Mandela Barnes Is Making History With His Senate Run
Last month, I wrote commentary urging Mandela Barnes to run for U.S. Senate. I knew that both history and the modern political scene demand he do so. Warren G. Harding was the lieutenant governor of Ohio before becoming a U.S. senator and then the 29th president of the United States. His VP, Calvin Coolidge, was a former lieutenant governor of Massachusetts who became president when Harding died two years into his term. The Senate is, undoubtedly, the more powerful body in our bicameral legislature. Joe Biden and Kamala Harris were both U.S. senators (and both have now served as vice president). If Democrats want to keep the Senate and the House in the 2022 midterms, they need to endorse younger, progressive candidates in key swing states like Wisconsin and Pennsylvania; this is a belief Mandela Barnes himself has espoused. John Fetterman is currently the lieutenant governor of Pennsylvania who earned a reputation for staring down the GOP-controlled legislature and appealing to blue collar voters with no-nonsense talk on things like Donald Trump, marijuana, and LGBTQ rights. Mandela Barnes comes from the same circumstances, and Fetterman is currently leading in the Pennsylvania race, albeit narrowly. Mandela Barnes is also simply the most natural selection in the Democratic primary. He is the highest-ranking African American in Wisconsin history and is a much more recognizable face than Outagamie County executive and 2016 U.S. House candidate Tom Nelson or Bucks fortune beneficiary Alex Lasry. In anticipation of his entering the race, the forecast for the 2022 U.S. Senate race in Wisconsin was changed from "leans Republican" to "toss-up."

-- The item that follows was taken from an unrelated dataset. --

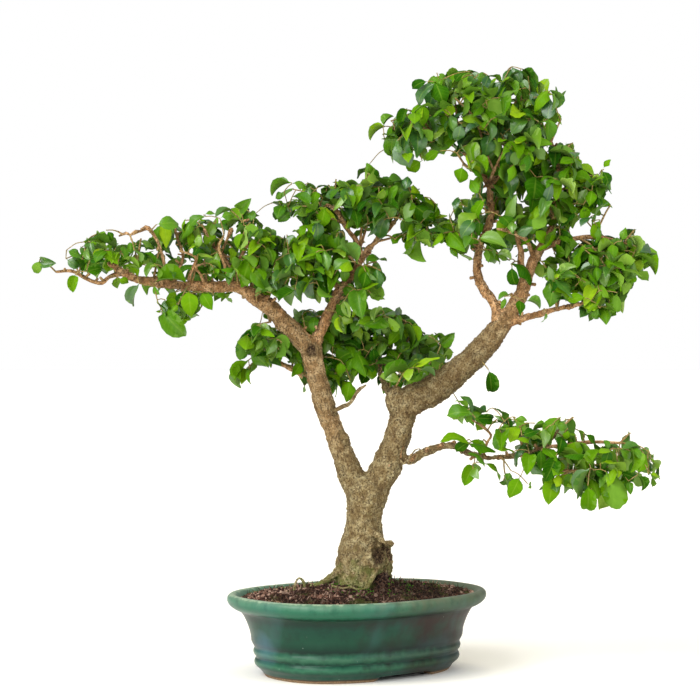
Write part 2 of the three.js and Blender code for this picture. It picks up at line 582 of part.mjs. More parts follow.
// The bare twigs of one shoot, seated on the wood.
function startShoot([name, start, [firstTip, ...otherTips]], woodRoom) {
  const base = nearestWood(realPlace(start));
  const first = twigCurve(base, realPlace(firstTip));
  const fork = base.clone().lerp(first.getPoint(0.5), SIDE_TWIG_AT);
  const curves = [first, ...otherTips.map((tip) => twigCurve(fork, realPlace(tip)))];
  const twigs = curves.map(makeTwig).reduce((joined, twig) => joined.add(twig));
  return { name, curves, solid: largestBody(twigs.subtract(woodRoom)) };
}

// All shoots: first their twigs, then leaf after leaf wherever there is room.
function makeShoots(woodRoom) {
  const random = seededRandom(LEAF_SEED);
  const shoots = SHOOTS.map((entry) => startShoot(entry, woodRoom));
  const touching = shoots.flatMap((shoot, i) => shoots.slice(i + 1)
    .filter((other) => shoot.solid.minGap(other.solid, SEAT_GAP) < SEAT_GAP)
    .map((other) => `${shoot.name} and ${other.name}`));
  if (touching.length) {
    throw new Error(`these twigs touch: ${touching.join(', ')}`);
  }
  for (const shoot of shoots) {
    const others = shoots.filter((other) => other !== shoot);
    for (const curve of shoot.curves) {
      for (const { base, direction } of leavesOnTwig(curve, random)) {
        const length = LEAF_LENGTH + LEAF_LENGTH_SPREAD * (2 * random() - 1);
        const leaf = makeLeaf(base, direction, length);
        if (!isClear(leaf, [woodRoom, ...others.map((other) => other.solid)])) {
          continue;
        }
        const joined = largestBody(shoot.solid.add(leaf));
        if (isSound(joined)) {
          shoot.solid = joined;
        }
      }
    }
  }
  return shoots;
}

const MATERIALS = {
  glaze: { color: 0x45715e, roughness: 0.18, metalness: 0 },
  soil: { color: 0x3a2a20, roughness: 1, metalness: 0 },
  meshPlastic: { color: 0x2b2b2b, roughness: 0.6, metalness: 0 },
  bark: { color: 0x9a8f7c, roughness: 0.9, metalness: 0 },
  leaf: { color: 0x3f6b35, roughness: 0.4, metalness: 0 },
};

function addPiece(group, name, solid, look) {
  const mesh = new THREE.Mesh(toGeometry(solid), new THREE.MeshStandardMaterial(MATERIALS[look]));
  mesh.name = name;
  group.add(mesh);
}

const bonsai = new THREE.Group();
const tree = new THREE.Group();
const woodRoom = makeWood(SEAT_GAP);
addPiece(bonsai, 'pot', makePot(), 'glaze');
DRAINS.forEach((along, i) => {
  addPiece(bonsai, `drain_mesh_${i + 1}`, makeDrainMesh(along), 'meshPlastic');
});
addPiece(bonsai, 'soil', makeSoil(woodRoom), 'soil');
addPiece(tree, 'trunk_and_branches', carveOldCuts(makeWood(0)), 'bark');
for (const { name, solid } of makeShoots(woodRoom)) {
  addPiece(tree, name, solid, 'leaf');
}
bonsai.add(tree);

const box = new THREE.Box3().setFromObject(bonsai);
const middle = box.getCenter(new THREE.Vector3());
bonsai.position.set(-middle.x, -middle.y, -box.min.z);

export default bonsai;
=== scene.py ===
# %% [markdown]
# # A privet bonsai in a glazed oval pot
#
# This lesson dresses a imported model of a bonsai: it keeps the places that the model gives and gives every
# surface its real shape and finish. The pot, the wood, the soil, the twigs and the leaves each get their own
# cells. Lengths are written in millimetres and turned to Blender's metres where a mesh is made.

# %% Load the model that everything is built around
import json
import math
import random

import bmesh
import bpy
import numpy as np
from mathutils import Matrix, Vector, kdtree, noise

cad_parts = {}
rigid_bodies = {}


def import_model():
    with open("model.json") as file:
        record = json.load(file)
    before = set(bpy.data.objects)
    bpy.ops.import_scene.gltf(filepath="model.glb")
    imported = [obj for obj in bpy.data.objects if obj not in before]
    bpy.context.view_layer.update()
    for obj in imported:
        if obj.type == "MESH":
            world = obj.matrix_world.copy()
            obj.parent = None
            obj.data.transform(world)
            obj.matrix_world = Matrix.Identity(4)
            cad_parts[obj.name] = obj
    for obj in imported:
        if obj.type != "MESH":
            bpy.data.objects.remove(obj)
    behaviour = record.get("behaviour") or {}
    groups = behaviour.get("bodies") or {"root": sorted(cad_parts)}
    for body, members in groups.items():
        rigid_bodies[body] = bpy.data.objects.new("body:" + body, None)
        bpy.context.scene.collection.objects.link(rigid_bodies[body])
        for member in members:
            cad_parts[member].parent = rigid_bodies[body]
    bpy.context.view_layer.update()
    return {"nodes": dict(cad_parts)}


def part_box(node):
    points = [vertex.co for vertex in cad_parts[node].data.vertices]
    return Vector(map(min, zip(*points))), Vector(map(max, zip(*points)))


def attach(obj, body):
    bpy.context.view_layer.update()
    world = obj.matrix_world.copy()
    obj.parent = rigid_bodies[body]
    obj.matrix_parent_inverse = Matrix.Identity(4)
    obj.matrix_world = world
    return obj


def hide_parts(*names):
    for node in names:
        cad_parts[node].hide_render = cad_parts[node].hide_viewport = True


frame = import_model()
scene = bpy.context.scene
MM = 0.001
pot_low, pot_high = (np.array(corner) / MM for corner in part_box("pot"))
POT_X, POT_Y = ((pot_low + pot_high) / 2)[:2]
print(len(frame["nodes"]), "pieces in the model; the pot stands at", round(POT_X, 2), round(POT_Y, 2), "mm")

# %% [markdown]
# ## Where things are seen
#
# The photograph was taken level with the middle of the tree, from a little over two metres. A thing nearer to
# the lens looks larger, so a place is easiest to write as it is seen: x and z as they look at the pot's own
# distance, and y as the true depth behind the pot's middle. One function turns that into a real place.

# %% From a place as it is seen to a real one
EYE_DISTANCE = 2150
EYE_X = -8
EYE_HEIGHT = 321


def seen(place):
    """The real place, in millimetres in the model's frame, of (x, depth, z) as the photograph shows it."""
    x, depth, z = place[:3]
    grow = 1 + depth / EYE_DISTANCE
    return np.array((
        POT_X + EYE_X + (x - EYE_X) * grow,
        POT_Y + depth,
        EYE_HEIGHT + (z - EYE_HEIGHT) * grow,
    ))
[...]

Mandela Barnes is a rising political star, and he would add to Wisconsin's history of making history with its congressional delegation. Barnes was just 26 when he was elected to the Wisconsin Assembly; he served from 2013 to 2017, ran unsuccessfully for the Wisconsin Senate in 2016, and became Wisconsin's second-most-powerful politician in the 2018 gubernatorial election. A state that sent Tammy Baldwin and Mark Pocan to Congress would benefit from even more diversity of character, and, if elected, he would be the first black senator from Wisconsin and among the youngest senators ever elected in the state.
Ron Johnson, who entered the Senate in 2010 questioning why rape victims should be able to sue and may end it on bizarre conspiracy theories about coronavirus and the January 6th insurrection and obstruction of Juneteenth and COVID legislation, is a plastic manufacturer so transparent and hated in his home state and even his home town of Oshkosh that the most famous political expression is FRJ (F Ron Johnson). Why not send his polar opposite to Congress?